One of the hard thing I find with my OSC cameras is getting the nebula to pop out above the stars. Whatever I try to do to reduce them results in horrid artifacts. I know I'll do narrowband sometime, but I'm putting it off until I feel that I have OSC under control and have more time to sort it out.
The nebula is small, and the dark nebulosity/dark pillars that form the Statue are even smaller. Needs large aperture, a dark sky, good transparency and time to make out the amazing amount of detail on show. It is a very intricate and complex structure visually too. The Statue itself is not immediately evident when you look at the nebula, it takes time for your eye to start "reasoning" what it sees as the scene isn't the brightest and is complex.

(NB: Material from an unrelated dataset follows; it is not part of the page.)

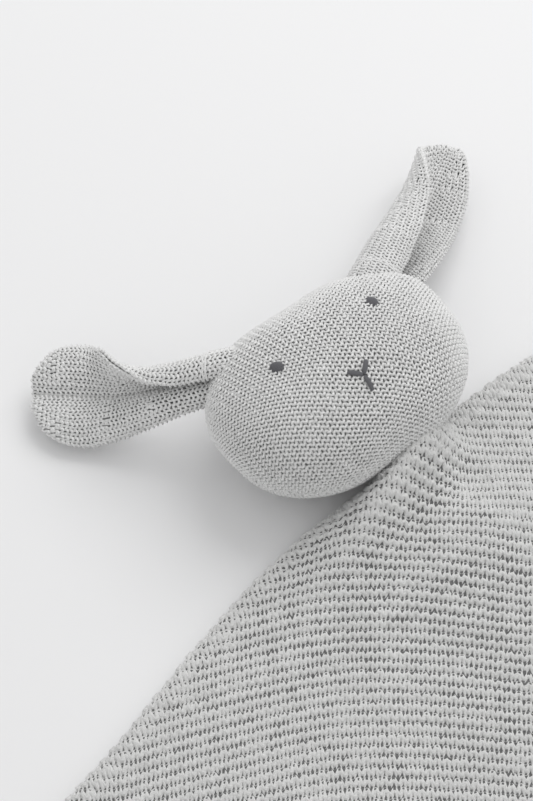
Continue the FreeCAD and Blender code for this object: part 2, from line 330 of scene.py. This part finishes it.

I managed this sketch of the Statue a couple of years ago using my 17.5" dob, at 153X. All push-pull, no tracking - none of my dobs have tracking, all are push-pull as you see more this way due to the physiological functioning of our eyes. Sketch was done using soft pastels on black paper, A4 size. Took approx 2hrs.
I find it amazing how so much of the detail that is seen in your photo Karl, can also be seen through a scope. The Statue of Liberty nebula is on of my very favourite objects in the sky. Tough, but a pocket-rocket of detail if you take your time.
Visually would be a hard one, especially the dome over her head. Where she stands is so bright and has minuscule dust lanes which only really showed on stack 140 subs. You’ve done a great job of sketching such a hard neb in genera.